Written problem » Filter the entries that follow, copying every line in which the word "shown" appears.

Extracted data »

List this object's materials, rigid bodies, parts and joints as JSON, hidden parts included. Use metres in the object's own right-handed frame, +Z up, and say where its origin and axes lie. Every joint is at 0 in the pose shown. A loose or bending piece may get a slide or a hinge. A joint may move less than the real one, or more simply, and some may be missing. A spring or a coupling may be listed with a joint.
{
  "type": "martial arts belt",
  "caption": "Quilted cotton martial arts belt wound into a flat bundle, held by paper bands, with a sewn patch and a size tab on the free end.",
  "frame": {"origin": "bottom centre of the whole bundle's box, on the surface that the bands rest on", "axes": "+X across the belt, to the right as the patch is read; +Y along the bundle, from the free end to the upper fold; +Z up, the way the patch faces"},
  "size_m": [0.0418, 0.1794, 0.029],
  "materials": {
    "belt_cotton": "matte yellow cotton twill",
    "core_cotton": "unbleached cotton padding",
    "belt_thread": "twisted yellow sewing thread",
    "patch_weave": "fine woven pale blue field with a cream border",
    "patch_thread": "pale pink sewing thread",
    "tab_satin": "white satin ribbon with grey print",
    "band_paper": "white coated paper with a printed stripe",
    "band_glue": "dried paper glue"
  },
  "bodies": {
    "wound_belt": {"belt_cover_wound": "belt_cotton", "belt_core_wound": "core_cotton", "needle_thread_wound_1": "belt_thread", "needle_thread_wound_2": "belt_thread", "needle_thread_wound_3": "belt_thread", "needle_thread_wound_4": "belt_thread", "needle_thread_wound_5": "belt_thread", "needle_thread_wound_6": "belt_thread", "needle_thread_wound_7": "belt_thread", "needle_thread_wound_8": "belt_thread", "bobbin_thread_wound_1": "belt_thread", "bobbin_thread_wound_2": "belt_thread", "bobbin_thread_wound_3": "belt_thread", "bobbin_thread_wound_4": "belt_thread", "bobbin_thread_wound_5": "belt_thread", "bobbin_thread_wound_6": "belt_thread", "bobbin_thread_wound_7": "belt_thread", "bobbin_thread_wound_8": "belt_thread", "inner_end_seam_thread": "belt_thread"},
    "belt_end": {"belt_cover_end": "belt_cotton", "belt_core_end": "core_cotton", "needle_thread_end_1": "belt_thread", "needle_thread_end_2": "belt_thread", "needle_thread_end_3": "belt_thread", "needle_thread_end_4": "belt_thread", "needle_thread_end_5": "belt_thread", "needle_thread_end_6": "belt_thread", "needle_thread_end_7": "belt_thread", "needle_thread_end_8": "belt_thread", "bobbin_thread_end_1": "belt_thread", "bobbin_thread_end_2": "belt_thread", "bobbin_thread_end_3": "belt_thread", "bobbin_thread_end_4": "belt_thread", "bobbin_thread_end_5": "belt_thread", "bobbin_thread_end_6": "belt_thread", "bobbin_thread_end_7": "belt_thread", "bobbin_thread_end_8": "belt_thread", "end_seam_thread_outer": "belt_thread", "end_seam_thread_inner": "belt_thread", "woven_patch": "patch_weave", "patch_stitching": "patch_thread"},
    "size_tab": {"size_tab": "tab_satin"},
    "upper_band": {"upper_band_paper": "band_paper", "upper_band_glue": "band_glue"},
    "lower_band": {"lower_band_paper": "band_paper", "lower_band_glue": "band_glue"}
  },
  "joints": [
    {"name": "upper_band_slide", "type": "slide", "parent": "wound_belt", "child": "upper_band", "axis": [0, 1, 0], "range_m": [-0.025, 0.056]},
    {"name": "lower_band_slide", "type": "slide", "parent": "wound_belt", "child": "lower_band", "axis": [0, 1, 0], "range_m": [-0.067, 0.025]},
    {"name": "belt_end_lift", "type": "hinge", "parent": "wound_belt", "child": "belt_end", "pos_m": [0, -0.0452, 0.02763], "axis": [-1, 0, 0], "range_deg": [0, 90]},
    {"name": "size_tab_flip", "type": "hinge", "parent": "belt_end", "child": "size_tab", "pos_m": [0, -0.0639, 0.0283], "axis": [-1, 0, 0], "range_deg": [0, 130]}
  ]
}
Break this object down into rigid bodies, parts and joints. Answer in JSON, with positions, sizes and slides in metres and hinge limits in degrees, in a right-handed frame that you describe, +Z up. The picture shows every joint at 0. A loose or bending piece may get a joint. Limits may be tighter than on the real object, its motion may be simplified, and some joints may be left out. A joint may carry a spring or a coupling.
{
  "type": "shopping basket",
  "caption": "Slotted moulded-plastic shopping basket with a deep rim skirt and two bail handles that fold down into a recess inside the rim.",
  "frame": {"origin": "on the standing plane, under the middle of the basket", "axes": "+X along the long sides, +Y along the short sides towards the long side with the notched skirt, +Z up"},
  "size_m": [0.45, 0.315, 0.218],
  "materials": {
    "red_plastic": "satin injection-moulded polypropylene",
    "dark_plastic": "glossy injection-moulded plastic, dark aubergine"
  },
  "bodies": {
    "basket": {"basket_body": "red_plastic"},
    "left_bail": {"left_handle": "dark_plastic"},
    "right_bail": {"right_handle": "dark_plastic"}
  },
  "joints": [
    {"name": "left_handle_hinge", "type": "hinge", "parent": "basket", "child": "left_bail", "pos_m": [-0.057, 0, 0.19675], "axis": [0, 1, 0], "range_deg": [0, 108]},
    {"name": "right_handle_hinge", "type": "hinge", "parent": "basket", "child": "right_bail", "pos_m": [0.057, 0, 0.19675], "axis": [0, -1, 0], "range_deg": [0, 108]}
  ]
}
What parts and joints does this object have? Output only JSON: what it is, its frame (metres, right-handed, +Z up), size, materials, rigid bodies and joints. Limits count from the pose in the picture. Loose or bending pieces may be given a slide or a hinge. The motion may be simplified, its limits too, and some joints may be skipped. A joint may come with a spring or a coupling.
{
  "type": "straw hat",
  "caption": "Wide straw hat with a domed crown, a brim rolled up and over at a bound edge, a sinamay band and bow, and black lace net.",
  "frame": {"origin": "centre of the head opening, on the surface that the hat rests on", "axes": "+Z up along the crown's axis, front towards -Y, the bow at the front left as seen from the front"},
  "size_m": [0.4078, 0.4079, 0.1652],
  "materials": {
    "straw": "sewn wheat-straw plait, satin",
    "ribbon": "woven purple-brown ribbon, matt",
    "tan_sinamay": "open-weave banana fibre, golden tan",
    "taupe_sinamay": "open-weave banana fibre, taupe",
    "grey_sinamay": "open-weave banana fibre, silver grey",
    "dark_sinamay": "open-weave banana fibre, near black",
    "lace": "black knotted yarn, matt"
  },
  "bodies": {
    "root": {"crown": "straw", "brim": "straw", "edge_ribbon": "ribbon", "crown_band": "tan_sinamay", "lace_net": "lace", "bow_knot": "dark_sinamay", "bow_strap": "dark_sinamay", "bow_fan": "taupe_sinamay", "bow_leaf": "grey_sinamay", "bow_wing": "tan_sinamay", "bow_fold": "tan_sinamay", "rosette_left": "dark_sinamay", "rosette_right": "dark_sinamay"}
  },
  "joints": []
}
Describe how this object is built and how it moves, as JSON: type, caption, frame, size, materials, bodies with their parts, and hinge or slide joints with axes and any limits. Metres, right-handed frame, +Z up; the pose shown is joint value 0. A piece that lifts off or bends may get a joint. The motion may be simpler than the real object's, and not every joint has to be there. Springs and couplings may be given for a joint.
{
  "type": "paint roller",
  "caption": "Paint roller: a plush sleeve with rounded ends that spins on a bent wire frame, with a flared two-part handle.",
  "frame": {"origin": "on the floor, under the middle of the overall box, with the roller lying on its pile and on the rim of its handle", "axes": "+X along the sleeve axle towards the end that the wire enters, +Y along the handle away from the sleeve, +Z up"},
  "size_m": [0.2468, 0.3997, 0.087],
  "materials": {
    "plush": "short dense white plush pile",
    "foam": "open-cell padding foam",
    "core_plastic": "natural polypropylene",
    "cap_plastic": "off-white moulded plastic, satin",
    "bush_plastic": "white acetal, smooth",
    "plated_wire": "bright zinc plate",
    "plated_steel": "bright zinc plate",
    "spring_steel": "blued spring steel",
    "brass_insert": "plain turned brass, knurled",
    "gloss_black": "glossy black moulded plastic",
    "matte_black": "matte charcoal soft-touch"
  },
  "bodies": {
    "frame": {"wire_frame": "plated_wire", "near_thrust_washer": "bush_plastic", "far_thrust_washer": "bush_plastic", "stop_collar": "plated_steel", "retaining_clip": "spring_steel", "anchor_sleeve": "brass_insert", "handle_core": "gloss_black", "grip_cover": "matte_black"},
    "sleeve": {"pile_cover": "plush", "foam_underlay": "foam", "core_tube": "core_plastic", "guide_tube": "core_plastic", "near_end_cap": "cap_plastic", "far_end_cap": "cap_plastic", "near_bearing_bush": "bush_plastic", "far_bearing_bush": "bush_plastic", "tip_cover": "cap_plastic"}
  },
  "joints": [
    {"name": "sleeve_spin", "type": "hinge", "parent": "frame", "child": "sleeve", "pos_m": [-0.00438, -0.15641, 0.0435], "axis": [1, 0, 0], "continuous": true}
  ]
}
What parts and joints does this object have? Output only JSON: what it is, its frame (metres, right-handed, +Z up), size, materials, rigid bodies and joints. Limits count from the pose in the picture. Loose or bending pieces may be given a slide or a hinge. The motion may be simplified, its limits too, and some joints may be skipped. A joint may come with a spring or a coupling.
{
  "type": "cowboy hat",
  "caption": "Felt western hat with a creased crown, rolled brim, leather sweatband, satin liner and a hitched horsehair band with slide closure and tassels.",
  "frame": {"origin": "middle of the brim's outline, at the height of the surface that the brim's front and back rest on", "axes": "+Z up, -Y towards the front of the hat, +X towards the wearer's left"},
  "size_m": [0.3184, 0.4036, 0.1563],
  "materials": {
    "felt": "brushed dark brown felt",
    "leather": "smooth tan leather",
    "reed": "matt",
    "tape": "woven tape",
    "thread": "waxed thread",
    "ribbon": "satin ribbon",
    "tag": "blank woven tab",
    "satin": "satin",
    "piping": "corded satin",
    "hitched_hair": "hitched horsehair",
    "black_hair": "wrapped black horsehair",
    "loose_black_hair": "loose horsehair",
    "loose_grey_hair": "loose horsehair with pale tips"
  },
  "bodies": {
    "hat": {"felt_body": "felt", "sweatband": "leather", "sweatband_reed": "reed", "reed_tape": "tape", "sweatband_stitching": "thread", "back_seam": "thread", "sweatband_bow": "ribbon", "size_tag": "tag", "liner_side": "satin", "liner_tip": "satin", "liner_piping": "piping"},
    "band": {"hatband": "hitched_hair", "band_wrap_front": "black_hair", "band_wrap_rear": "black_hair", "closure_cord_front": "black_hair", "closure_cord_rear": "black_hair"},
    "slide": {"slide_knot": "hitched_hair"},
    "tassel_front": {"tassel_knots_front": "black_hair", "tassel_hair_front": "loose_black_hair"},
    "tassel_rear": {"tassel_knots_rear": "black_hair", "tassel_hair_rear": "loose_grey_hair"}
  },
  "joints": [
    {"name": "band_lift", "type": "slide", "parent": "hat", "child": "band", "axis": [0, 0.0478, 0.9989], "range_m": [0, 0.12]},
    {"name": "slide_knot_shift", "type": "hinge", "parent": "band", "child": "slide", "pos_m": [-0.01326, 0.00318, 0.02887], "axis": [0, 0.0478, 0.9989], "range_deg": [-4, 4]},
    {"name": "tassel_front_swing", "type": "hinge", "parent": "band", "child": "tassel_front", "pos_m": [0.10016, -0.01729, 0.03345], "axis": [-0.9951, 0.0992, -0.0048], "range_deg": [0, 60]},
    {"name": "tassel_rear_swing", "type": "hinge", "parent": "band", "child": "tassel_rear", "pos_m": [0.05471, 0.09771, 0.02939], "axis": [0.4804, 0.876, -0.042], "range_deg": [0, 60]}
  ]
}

Complete response »
List this object's materials, rigid bodies, parts and joints as JSON, hidden parts included. Use metres in the object's own right-handed frame, +Z up, and say where its origin and axes lie. Every joint is at 0 in the pose shown. A loose or bending piece may get a slide or a hinge. A joint may move less than the real one, or more simply, and some may be missing. A spring or a coupling may be listed with a joint.
Describe how this object is built and how it moves, as JSON: type, caption, frame, size, materials, bodies with their parts, and hinge or slide joints with axes and any limits. Metres, right-handed frame, +Z up; the pose shown is joint value 0. A piece that lifts off or bends may get a joint. The motion may be simpler than the real object's, and not every joint has to be there. Springs and couplings may be given for a joint.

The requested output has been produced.